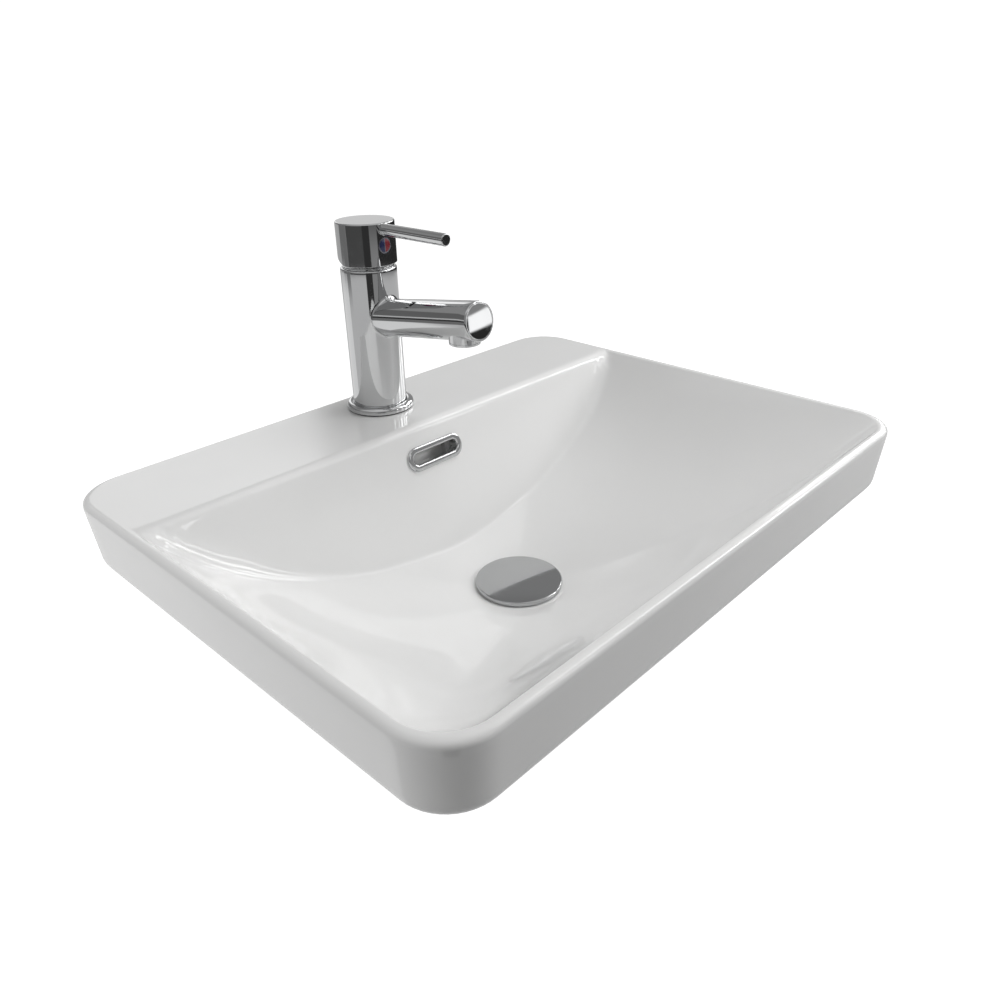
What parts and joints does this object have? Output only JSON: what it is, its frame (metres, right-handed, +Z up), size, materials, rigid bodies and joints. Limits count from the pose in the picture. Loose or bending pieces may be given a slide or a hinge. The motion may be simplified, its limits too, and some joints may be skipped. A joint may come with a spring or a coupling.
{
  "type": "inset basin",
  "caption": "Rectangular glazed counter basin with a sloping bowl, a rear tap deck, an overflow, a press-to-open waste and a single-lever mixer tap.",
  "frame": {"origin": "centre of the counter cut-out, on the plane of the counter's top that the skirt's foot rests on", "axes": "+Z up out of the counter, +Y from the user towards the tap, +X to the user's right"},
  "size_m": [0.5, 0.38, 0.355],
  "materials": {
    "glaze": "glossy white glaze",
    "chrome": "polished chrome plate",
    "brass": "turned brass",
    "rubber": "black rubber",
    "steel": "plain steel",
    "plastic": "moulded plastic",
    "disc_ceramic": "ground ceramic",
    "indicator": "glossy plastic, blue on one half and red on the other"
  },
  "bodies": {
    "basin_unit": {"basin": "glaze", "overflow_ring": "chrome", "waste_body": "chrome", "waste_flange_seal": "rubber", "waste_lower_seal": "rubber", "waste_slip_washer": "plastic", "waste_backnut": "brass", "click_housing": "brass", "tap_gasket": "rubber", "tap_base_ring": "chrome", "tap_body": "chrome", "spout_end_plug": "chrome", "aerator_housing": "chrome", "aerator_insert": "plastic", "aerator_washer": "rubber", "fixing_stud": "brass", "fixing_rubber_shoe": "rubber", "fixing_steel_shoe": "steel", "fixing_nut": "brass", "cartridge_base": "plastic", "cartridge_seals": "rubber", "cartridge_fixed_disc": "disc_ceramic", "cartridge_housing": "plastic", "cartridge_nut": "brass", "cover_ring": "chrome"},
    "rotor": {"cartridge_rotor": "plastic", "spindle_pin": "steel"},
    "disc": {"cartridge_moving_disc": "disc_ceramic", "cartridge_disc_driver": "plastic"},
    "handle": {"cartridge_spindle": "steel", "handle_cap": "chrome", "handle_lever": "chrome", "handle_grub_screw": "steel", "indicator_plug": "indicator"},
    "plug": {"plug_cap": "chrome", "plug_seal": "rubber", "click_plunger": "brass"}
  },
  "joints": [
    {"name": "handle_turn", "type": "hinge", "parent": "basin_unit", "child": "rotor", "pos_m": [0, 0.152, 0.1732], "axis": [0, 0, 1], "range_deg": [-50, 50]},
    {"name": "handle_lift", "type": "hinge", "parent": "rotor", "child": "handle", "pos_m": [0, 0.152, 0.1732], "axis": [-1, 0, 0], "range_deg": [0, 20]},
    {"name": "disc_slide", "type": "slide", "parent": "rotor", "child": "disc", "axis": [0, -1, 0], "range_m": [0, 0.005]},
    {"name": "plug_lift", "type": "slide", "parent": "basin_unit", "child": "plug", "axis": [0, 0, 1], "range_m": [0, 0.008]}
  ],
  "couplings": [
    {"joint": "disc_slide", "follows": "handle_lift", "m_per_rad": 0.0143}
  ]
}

▸ **Task statement**:
Give only the number of lines in the listing above that include the string "right".

▸ **Response to this exercise**:
2